Les paumés de Caricatures errent dans des rues vides, dans une vacance totale. Les lieux n’ont pas d’horizon ici, car on y est enfermé. Une case montrera un nuage de vapeur englobant des clochards qui dorment. Les personnages de Clowes sont des s.d.f. qui se sont égarés dans le brouillard.
Derniers déchets de la contre-culture, ils ne sont plus emblématiques de rien, sinon d’une société qui s’est perdue. Ados rebelles d’aucune cause, dessinateurs et peintres sans art, ces caricatures de la culture américaine ne sont pas punks même si elles jouent à l’être : le « no future » des Pistols est remplacé par la « no-wave » de Sonic Youth. Ni avenir ni présent, le monde est une série b qu’on subit à la télé, en attendant, comme dans l’histoire intitulée « Green Eyeliner », qu’un improbable événement vous propulse à Hollywood.

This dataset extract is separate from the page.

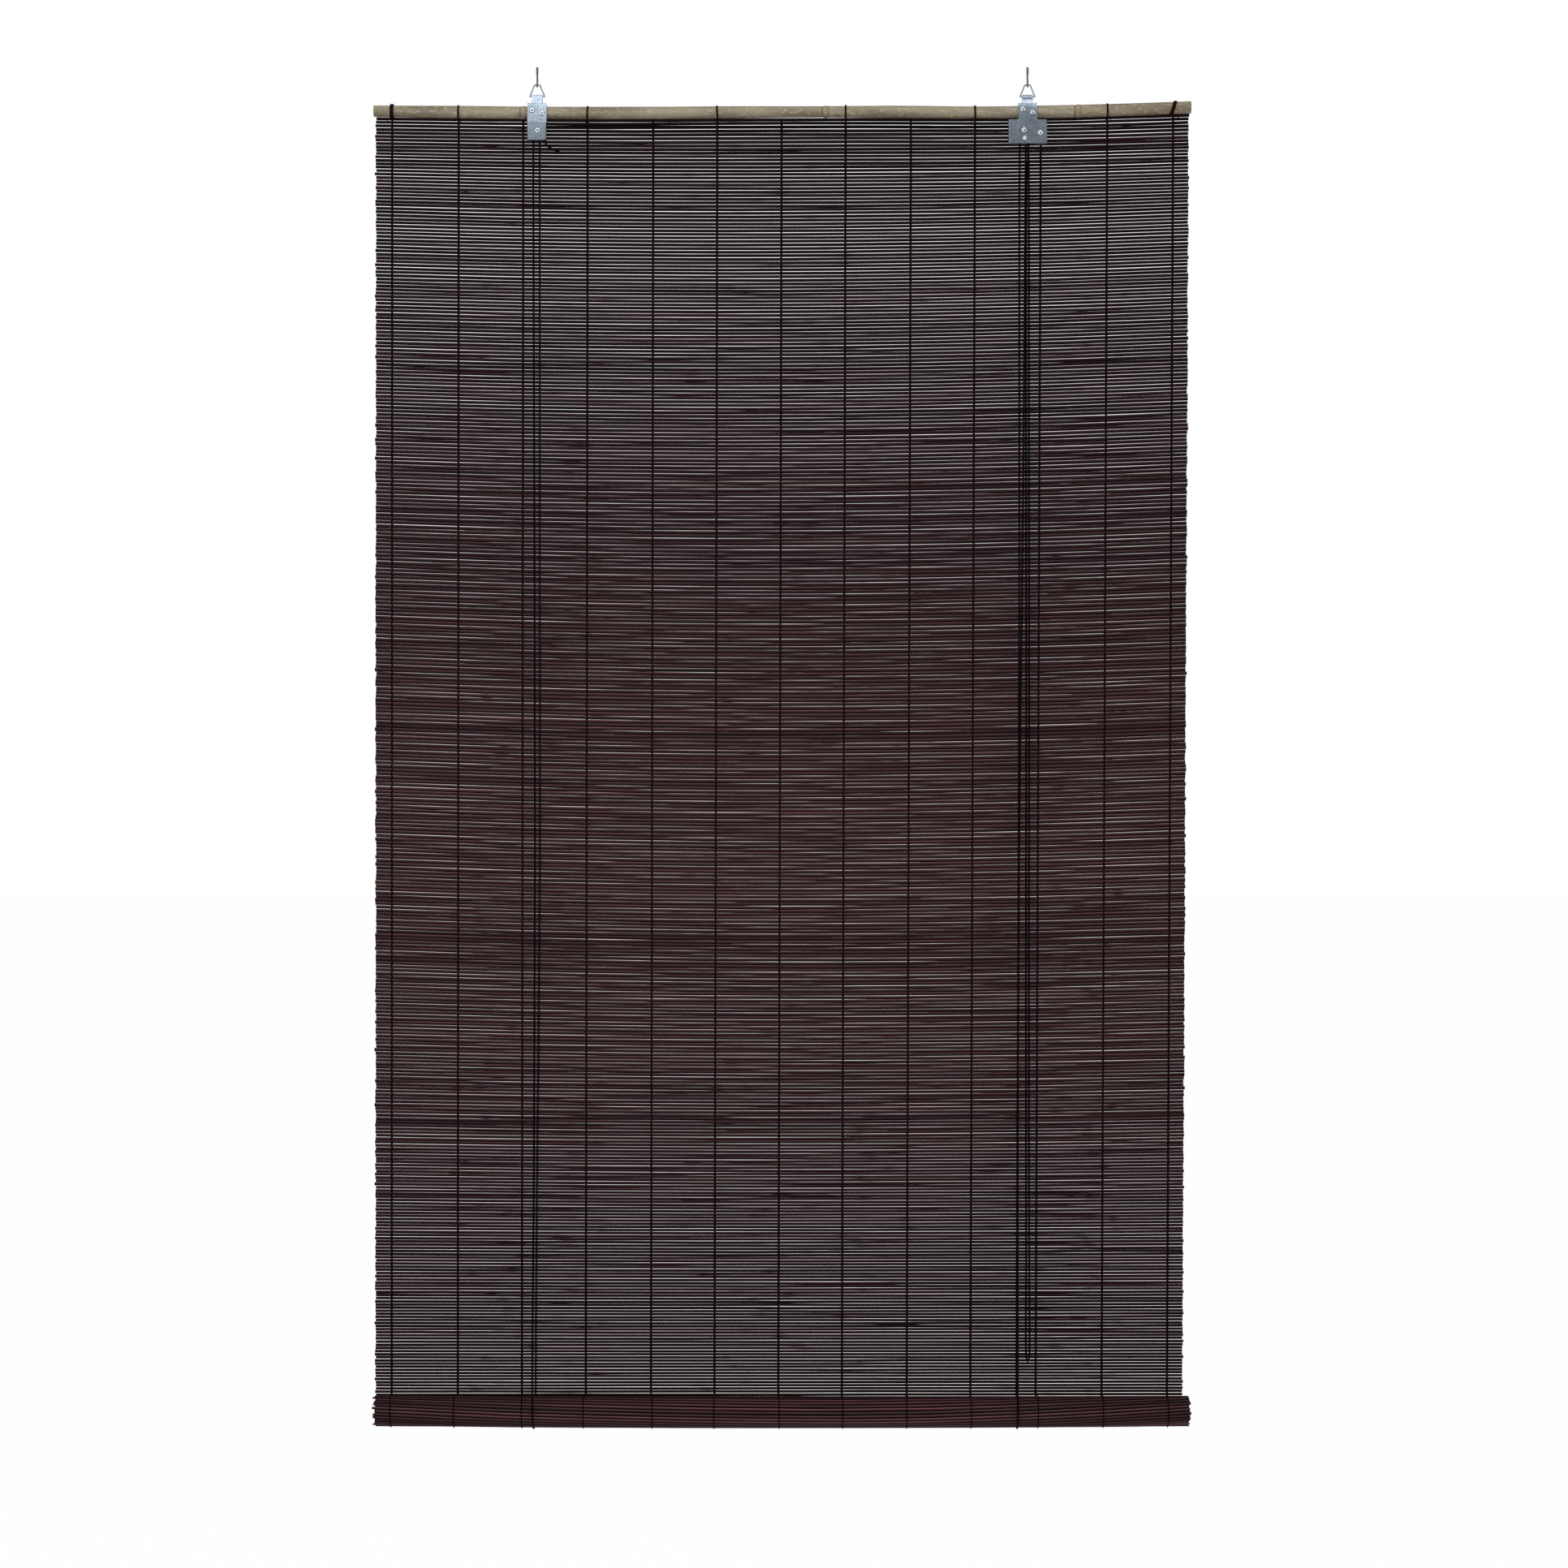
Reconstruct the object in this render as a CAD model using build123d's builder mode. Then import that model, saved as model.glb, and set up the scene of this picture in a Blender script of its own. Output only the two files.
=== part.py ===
"""Bamboo roll up blind on two ceiling screw hooks, let down with its last turns wound at the bottom.

Millimetres, +Z up, front towards -Y. The origin lies midway between the two screw hooks, level with their tops.
"""

from build123d import *
from math import cos, pi, radians, sin, tan
import os

os.makedirs("parts", exist_ok=True)

# Screw hooks and rings
hook_spacing = 604.0  # between the two shanks
stud_r = 1.7  # threaded end that goes into the ceiling
stud_length = 10.0
hook_wire_r = 1.1
hook_bowl_r = 3.6  # middle of the wire
hook_kink_z = -11.5  # where the shank leaves its own axis
hook_side_z = -14.6  # where it runs straight down again
hook_bowl_z = -20.3  # centre of the bowl
hook_tip_rise = 3.6  # of the tip above the bowl's centre
ring_wire_r = 0.95
ring_play = 0.1  # between ring and hook bowl
ring_height = 14.3
ring_top_width = 6.4
ring_bar_width = 18.4
ring_corner_r = 1.8

# Sheet metal hangers, one folded strip each
sheet_t = 1.0
plate_width = 23.4
neck_width = 13.0
curl_gap = 0.35  # between the ring's bar and the curl
neck_slope = 35.0  # degrees from upright
shoulder_bend_r = 3.0
plate_gap = 0.1  # between plate and pole
back_plate_drop = 14.0  # of the back plate's end below the pole's middle
left_plate_bottom = -91.0
lock_plate_top = -66.6  # where the right hanger widens
lock_plate_bottom = -95.8
lock_width = 47.0
lock_centre_dx = -0.5  # middle of the wide plate, from its hook

# Housings, pulleys and the cord lock
pulley_z = -79.5
pulley_width = 3.6
pulley_play = 0.4
pulley_flange_r = 6.4
pulley_bore_r = 1.65
cord_r = 0.9
cord_clearance = 0.3
wrap_r = 5.2  # middle of the cord round a pulley
groove_play = 0.35  # each side of the cord in its groove
left_pulley_dx = 1.0  # from the left hook
lock_pulley_dx = -4.9  # from the right hook
left_housing_top = -69.5
housing_corner_r = 1.2
cord_hole_r = 1.7
pawl_dx = 15.0  # from the right hook
pawl_z = -83.1
pawl_boss_r = 4.4
pawl_nose_drop = 5.6  # of the nose below the pin
pawl_tooth = 0.8
pawl_teeth = 5
anvil_height = 7.6
anvil_flange = 5.4
cover_width = 24.0
cover_top = -71.8
cover_t = 0.8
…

Le regard de Clowes sur ces monstres que sont ses contemporains, sur lui-même, sur ce « white trash » qui l’entoure, va transformer Caricatures en une sorte de portrait halluciné d’une Amérique fantôme.
Derrière la réclame continuelle d’une société de divertissement, Clowes montre une réalité dépressive : sexe, drogue et rock’n’roll ? Le sexe n’est qu’un acte gynécologique, que l’on mime, allongé seul sur son lit, que l’on rêve ado, et qu’on pratique avec mauvaise conscience avec une fille dont on ne saura jamais si elle est majeure ou pas.
La drogue ne sert à rien, sinon à souligner le cauchemar de nos vies, de nos enfances vides, et à mieux nous plonger dans les égouts de nos existences, et d’ailleurs, les hallucinations viennent sans elle. Et le Rock’n’Roll n’est que le blues urbain d’une Amérique blanche définitivement dépressive.

L’univers de Clowes est autiste, il ignore l’autre, qui d’ailleurs n’existe sans doute pas, et est marqué par une indépassable solitude. Clowes avait intitulé un précédent ouvrage Ghost World : toute son oeuvre semble être le portrait de ce monde fantôme, entre dépression et suicide, autisme et folie hallucinante. Lire Clowes ne peut laisser indifférent, et dès la première image, dès ce premier dessin froid et malsain, on sait qu’on est foutu et qu’on en sortira pas.